What the exercise asks:
Set down, exactly as they appear, the lines from the line holding "add('number_ring', numberRingGeometry(), finishes.ringWire);" through the line holding "cad_parts[obj.name] = obj", inclusive; output nothing outside that range.

Task material:
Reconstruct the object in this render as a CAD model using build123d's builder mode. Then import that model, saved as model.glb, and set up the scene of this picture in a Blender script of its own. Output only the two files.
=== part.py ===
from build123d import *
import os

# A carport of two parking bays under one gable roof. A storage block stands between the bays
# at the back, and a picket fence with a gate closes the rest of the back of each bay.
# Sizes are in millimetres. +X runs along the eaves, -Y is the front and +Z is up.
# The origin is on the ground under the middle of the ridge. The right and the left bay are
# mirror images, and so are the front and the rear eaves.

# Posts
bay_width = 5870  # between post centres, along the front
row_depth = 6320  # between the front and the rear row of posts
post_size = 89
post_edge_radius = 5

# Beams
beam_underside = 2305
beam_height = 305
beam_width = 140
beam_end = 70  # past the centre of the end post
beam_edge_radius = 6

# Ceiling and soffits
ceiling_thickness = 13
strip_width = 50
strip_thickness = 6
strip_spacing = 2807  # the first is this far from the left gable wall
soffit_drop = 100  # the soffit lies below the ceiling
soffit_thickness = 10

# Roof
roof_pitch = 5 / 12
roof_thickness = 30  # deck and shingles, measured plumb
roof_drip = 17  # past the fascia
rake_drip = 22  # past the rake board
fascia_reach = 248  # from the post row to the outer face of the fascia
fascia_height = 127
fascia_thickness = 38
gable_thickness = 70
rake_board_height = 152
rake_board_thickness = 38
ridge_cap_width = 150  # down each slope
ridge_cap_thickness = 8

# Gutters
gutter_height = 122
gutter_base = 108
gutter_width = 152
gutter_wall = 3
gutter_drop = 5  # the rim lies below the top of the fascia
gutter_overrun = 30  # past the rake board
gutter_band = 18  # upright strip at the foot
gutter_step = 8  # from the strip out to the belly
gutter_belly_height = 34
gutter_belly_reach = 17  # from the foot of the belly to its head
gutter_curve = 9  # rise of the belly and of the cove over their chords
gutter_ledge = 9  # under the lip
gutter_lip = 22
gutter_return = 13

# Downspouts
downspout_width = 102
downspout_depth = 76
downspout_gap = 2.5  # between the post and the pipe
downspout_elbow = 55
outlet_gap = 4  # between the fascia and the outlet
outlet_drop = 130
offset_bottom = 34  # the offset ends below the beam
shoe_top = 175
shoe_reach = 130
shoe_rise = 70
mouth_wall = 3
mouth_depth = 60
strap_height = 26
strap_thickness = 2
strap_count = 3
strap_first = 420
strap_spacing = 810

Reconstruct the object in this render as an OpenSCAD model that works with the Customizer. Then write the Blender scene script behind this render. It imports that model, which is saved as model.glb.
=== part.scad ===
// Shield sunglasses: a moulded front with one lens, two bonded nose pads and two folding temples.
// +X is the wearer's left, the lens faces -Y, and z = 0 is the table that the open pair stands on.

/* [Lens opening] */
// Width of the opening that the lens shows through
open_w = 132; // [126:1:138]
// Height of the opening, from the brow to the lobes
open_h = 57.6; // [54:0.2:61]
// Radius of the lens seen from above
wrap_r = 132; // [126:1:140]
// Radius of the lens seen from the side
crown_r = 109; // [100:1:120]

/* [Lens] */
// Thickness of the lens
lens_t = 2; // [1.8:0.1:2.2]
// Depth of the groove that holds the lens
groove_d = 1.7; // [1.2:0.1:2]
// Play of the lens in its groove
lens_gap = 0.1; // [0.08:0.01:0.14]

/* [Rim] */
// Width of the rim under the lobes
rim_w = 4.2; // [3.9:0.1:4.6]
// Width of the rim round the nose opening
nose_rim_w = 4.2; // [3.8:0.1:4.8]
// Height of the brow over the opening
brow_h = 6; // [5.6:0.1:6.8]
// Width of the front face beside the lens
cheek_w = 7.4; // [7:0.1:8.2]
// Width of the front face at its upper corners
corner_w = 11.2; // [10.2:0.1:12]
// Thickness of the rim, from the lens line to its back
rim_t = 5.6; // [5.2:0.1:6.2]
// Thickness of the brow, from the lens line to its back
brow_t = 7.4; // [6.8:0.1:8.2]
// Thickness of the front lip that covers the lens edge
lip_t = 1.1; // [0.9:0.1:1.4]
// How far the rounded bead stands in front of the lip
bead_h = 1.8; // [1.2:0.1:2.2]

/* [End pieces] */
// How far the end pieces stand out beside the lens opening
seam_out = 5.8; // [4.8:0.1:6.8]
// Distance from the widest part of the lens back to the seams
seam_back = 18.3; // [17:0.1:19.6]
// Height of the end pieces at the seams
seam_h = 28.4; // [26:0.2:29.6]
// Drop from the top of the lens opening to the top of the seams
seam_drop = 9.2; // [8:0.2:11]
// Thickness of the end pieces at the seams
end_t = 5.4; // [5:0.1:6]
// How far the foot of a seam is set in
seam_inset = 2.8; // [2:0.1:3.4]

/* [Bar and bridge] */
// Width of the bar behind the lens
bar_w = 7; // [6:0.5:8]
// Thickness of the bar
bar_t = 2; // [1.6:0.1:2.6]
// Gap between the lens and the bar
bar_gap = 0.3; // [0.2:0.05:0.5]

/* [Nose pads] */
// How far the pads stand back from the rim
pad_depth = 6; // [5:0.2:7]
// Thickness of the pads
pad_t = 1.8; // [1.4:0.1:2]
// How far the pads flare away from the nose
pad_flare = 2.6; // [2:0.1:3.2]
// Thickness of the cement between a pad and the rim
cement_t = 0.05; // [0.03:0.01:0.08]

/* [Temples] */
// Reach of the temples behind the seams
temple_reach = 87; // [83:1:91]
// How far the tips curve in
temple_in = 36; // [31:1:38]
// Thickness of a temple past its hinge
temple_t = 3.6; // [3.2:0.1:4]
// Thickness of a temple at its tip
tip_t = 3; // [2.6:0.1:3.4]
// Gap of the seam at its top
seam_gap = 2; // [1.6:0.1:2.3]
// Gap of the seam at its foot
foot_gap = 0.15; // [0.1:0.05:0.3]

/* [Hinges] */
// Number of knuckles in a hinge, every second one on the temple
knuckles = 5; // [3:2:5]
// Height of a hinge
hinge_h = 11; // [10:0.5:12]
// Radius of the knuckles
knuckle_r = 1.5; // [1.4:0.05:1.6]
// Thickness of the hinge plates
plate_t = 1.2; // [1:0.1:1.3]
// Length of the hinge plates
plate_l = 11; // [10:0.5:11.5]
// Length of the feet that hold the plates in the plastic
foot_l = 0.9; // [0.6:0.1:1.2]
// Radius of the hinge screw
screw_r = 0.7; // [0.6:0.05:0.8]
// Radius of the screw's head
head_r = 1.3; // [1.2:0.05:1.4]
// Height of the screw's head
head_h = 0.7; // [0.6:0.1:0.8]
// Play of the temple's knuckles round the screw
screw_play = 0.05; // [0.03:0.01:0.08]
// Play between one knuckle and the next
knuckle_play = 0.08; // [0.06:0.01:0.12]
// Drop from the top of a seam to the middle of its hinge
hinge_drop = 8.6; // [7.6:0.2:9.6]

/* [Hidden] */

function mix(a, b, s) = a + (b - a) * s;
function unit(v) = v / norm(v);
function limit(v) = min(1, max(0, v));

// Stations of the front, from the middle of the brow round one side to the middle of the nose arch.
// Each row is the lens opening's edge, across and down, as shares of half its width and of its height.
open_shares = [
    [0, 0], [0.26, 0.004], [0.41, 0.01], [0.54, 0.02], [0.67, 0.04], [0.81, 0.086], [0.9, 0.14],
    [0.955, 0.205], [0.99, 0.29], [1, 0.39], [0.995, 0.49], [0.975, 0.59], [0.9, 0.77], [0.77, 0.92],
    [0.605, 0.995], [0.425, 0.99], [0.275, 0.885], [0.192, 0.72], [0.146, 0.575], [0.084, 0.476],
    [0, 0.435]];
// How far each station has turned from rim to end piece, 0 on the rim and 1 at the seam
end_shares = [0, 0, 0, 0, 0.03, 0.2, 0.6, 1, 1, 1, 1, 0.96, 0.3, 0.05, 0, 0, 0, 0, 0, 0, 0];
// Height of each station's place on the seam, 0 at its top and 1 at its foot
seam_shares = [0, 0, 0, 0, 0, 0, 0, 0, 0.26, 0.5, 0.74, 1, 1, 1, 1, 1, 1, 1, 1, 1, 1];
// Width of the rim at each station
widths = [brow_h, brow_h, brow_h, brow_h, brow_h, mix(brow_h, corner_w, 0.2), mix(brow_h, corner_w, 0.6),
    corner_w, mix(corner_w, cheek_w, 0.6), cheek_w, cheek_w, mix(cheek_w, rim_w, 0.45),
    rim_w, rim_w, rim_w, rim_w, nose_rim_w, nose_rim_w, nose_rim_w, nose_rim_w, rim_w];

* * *

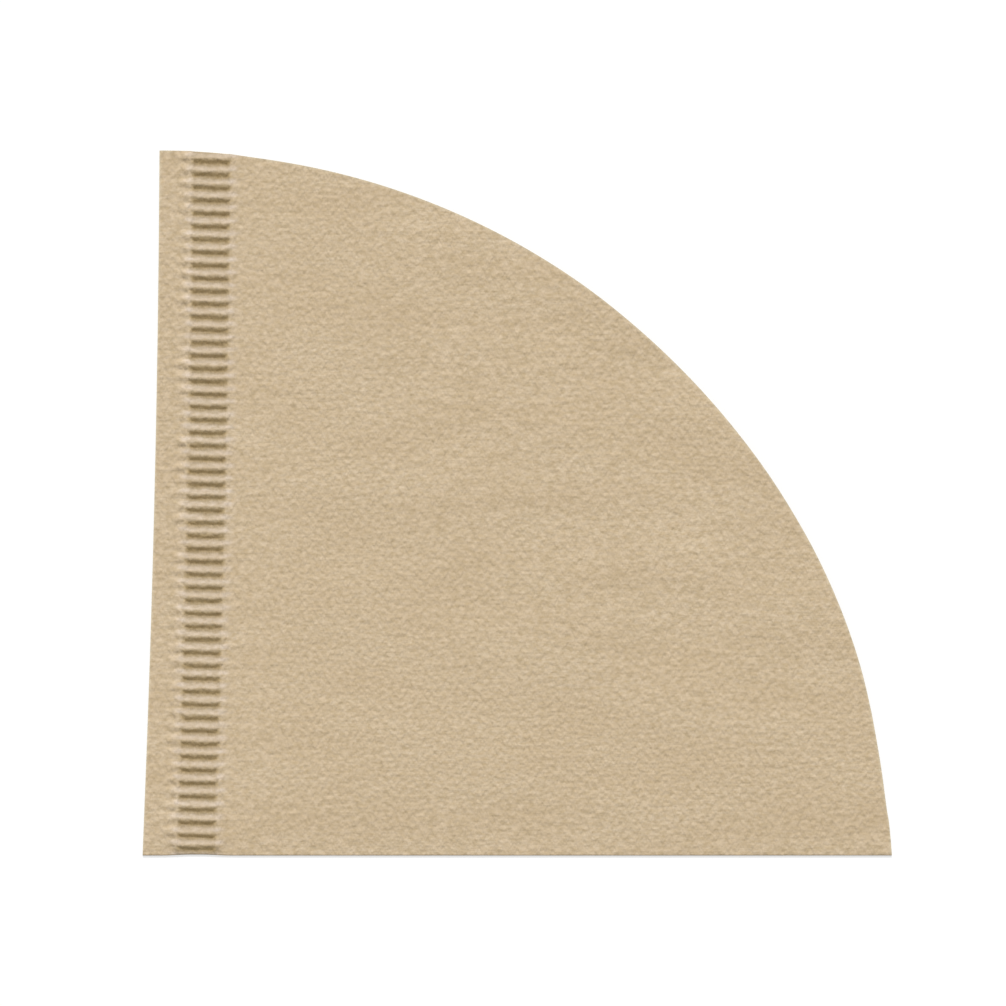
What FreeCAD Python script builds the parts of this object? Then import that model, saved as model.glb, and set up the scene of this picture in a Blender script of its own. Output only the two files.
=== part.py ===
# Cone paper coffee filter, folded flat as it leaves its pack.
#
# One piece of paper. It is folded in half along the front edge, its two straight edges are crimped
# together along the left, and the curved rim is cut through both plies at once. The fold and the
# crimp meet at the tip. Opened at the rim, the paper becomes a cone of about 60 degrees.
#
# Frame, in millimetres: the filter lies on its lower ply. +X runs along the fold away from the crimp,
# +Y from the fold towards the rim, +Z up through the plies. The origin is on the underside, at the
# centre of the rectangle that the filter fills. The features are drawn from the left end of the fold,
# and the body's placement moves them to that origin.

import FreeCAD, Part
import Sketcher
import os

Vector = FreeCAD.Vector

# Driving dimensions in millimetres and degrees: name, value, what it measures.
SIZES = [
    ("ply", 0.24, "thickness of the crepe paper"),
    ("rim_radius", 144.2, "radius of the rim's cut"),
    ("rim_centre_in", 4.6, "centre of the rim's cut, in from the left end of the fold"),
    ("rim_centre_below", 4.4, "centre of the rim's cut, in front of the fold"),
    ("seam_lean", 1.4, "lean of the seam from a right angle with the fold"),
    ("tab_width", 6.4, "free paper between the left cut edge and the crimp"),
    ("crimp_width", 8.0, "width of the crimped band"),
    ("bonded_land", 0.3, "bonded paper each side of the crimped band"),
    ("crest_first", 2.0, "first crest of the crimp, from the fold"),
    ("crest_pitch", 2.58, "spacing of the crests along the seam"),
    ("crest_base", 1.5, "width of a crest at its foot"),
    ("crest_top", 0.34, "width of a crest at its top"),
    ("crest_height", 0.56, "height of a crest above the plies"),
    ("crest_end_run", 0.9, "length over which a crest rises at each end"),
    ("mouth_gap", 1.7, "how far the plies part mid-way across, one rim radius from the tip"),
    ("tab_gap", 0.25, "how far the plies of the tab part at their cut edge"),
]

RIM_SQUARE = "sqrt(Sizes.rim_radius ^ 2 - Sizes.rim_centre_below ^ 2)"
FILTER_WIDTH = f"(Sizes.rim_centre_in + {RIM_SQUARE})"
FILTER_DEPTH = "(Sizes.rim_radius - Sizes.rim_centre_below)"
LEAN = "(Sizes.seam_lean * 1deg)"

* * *

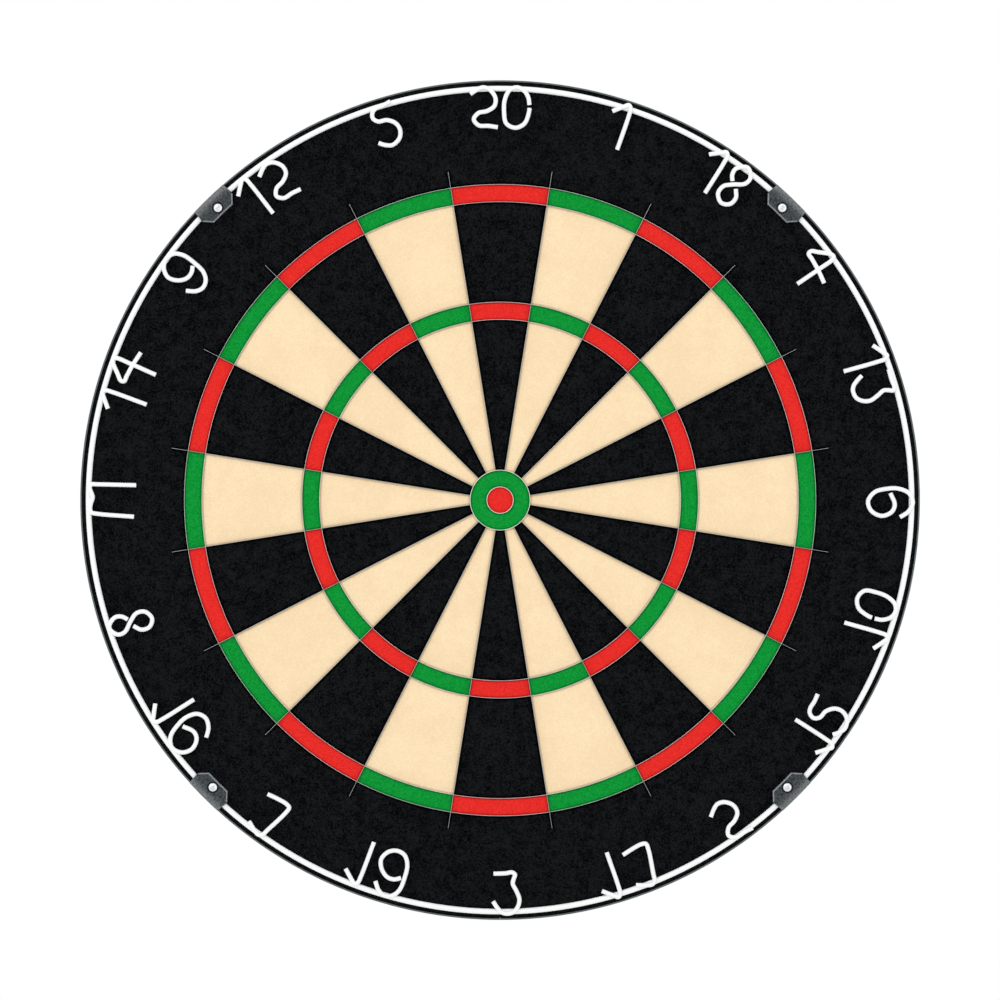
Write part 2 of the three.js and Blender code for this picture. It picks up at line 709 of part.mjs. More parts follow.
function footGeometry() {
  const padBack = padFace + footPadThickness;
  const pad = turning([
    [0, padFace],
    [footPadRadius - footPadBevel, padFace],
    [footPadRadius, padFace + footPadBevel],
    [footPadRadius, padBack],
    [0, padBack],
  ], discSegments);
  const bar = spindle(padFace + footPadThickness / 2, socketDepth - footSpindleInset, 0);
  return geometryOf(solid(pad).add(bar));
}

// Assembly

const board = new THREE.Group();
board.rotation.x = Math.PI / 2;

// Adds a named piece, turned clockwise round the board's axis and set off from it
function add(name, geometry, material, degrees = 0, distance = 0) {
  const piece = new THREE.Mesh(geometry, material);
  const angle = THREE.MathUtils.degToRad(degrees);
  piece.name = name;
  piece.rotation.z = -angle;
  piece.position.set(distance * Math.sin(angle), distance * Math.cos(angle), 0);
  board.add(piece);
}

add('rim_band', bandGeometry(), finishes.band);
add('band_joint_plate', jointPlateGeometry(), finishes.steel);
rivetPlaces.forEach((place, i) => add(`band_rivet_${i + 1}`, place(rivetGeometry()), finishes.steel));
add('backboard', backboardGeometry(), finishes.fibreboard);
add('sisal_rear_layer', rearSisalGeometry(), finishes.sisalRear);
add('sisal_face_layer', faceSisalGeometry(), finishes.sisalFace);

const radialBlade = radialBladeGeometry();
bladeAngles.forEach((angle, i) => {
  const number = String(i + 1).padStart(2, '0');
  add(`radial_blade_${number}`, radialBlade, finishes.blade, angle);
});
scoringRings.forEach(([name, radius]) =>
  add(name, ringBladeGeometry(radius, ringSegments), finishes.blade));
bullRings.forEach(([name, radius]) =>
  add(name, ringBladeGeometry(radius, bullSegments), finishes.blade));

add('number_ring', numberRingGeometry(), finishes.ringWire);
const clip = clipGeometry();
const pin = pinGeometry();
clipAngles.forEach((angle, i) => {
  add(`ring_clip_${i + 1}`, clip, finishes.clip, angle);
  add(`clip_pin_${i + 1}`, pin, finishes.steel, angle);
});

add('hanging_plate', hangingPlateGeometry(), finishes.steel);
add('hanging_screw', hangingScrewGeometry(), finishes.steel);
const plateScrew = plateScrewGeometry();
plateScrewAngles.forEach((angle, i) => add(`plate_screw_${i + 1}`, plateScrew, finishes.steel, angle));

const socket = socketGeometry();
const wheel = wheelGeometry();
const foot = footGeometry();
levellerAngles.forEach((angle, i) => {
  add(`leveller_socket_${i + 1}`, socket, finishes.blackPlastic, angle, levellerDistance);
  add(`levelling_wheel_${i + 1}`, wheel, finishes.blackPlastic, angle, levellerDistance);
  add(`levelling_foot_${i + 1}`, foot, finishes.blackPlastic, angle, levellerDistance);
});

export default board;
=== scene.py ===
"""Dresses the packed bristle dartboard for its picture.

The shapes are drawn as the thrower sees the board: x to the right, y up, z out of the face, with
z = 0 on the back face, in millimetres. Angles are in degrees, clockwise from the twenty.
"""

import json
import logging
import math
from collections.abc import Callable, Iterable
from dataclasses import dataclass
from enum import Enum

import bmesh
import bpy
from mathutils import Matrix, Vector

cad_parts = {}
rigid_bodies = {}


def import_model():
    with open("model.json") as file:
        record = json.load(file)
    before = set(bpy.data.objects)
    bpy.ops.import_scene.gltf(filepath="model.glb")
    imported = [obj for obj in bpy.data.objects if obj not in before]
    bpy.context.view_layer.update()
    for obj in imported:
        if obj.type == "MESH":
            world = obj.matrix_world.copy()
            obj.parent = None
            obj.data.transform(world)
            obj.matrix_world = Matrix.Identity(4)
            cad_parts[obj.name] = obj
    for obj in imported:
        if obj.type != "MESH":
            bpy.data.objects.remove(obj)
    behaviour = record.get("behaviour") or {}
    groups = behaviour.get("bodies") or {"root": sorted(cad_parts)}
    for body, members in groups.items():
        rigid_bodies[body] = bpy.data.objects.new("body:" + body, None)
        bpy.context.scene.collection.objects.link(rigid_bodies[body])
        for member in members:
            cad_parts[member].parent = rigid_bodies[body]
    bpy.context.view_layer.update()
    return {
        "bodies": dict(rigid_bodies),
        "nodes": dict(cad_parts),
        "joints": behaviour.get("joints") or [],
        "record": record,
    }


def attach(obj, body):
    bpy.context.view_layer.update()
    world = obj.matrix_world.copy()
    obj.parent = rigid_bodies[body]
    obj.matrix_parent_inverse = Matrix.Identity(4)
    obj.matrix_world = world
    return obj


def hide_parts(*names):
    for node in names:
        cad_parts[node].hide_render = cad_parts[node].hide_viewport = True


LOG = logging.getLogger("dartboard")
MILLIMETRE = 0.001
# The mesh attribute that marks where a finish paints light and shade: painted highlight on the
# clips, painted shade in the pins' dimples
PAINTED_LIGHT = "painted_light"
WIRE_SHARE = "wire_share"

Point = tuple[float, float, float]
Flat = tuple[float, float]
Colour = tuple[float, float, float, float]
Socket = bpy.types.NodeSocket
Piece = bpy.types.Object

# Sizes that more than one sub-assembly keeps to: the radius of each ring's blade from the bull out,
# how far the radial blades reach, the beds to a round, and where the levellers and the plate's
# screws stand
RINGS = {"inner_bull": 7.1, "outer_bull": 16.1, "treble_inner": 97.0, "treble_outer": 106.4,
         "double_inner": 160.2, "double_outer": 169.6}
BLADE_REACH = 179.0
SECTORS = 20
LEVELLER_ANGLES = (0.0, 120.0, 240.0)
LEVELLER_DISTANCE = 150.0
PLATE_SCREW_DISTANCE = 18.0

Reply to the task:
add('number_ring', numberRingGeometry(), finishes.ringWire);
const clip = clipGeometry();
const pin = pinGeometry();
clipAngles.forEach((angle, i) => {
  add(`ring_clip_${i + 1}`, clip, finishes.clip, angle);
  add(`clip_pin_${i + 1}`, pin, finishes.steel, angle);
});

add('hanging_plate', hangingPlateGeometry(), finishes.steel);
add('hanging_screw', hangingScrewGeometry(), finishes.steel);
const plateScrew = plateScrewGeometry();
plateScrewAngles.forEach((angle, i) => add(`plate_screw_${i + 1}`, plateScrew, finishes.steel, angle));

const socket = socketGeometry();
const wheel = wheelGeometry();
const foot = footGeometry();
levellerAngles.forEach((angle, i) => {
  add(`leveller_socket_${i + 1}`, socket, finishes.blackPlastic, angle, levellerDistance);
  add(`levelling_wheel_${i + 1}`, wheel, finishes.blackPlastic, angle, levellerDistance);
  add(`levelling_foot_${i + 1}`, foot, finishes.blackPlastic, angle, levellerDistance);
});

export default board;
=== scene.py ===
"""Dresses the packed bristle dartboard for its picture.

The shapes are drawn as the thrower sees the board: x to the right, y up, z out of the face, with
z = 0 on the back face, in millimetres. Angles are in degrees, clockwise from the twenty.
"""

import json
import logging
import math
from collections.abc import Callable, Iterable
from dataclasses import dataclass
from enum import Enum

import bmesh
import bpy
from mathutils import Matrix, Vector

cad_parts = {}
rigid_bodies = {}


def import_model():
    with open("model.json") as file:
        record = json.load(file)
    before = set(bpy.data.objects)
    bpy.ops.import_scene.gltf(filepath="model.glb")
    imported = [obj for obj in bpy.data.objects if obj not in before]
    bpy.context.view_layer.update()
    for obj in imported:
        if obj.type == "MESH":
            world = obj.matrix_world.copy()
            obj.parent = None
            obj.data.transform(world)
            obj.matrix_world = Matrix.Identity(4)
            cad_parts[obj.name] = obj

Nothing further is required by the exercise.